J’en appelle à tout homme blanc : qu’il dise si jamais il entra dans la case de Logan affamé, et si on ne lui a pas donné à manger — si jamais il vint glacé et nu, et si on ne l’a pas vêtu.
Harangue d’un chef indien.


Il y a quelque chose dans le caractère et les mœurs du sauvage du nord de l’Amérique, quand on les rapproche du théâtre qu’il a coutume de parcourir, ses lacs immenses, ses forêts sans bornes, ses majestueuses rivières et ses plaines vierges de sentiers, qui est à mon sens merveilleusement frappant et sublime.

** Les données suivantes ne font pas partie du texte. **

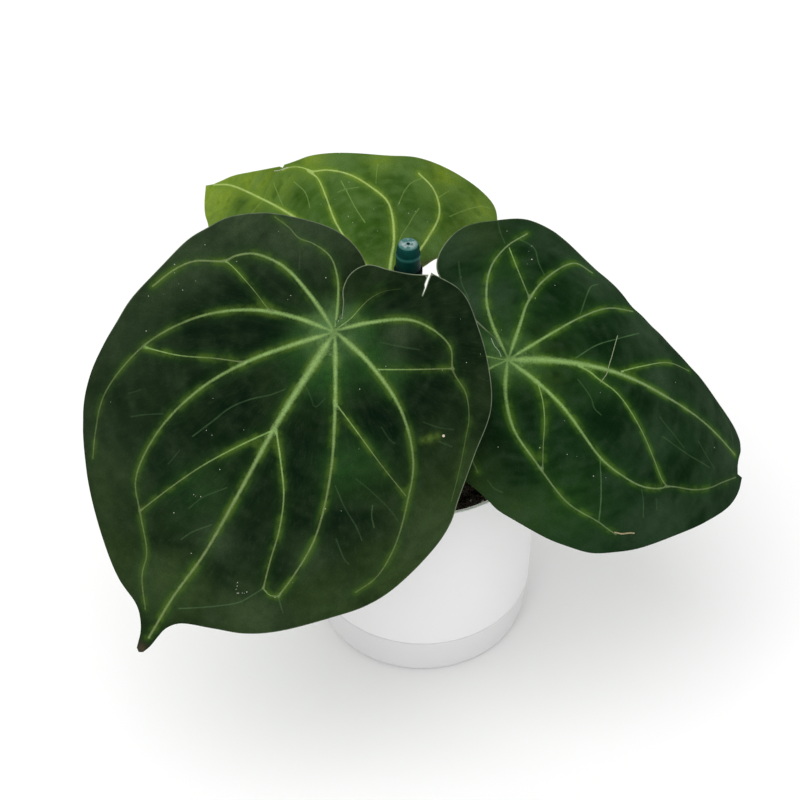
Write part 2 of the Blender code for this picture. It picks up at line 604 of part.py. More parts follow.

Il est formé pour la solitude comme l’Arabe pour le désert. Sa nature est rude, simple et courageuse ; constituée pour se mesurer avec les difficultés et supporter les privations. Il semble que dans son cœur il y ait peu de place pour l’épanouissement des vertus filles de la sympathie ; et cependant, si nous voulions prendre la peine de pénétrer à travers cet orgueilleux stoïcisme et cette habituelle taciturnité qui cadenassent son caractère et le protègent contre une observation superficielle, nous verrions qu’il se rattache à ses semblables de la vie civilisée par un plus grand nombre de sympathies et d’affections qu’on ne lui en attribue d’ordinaire.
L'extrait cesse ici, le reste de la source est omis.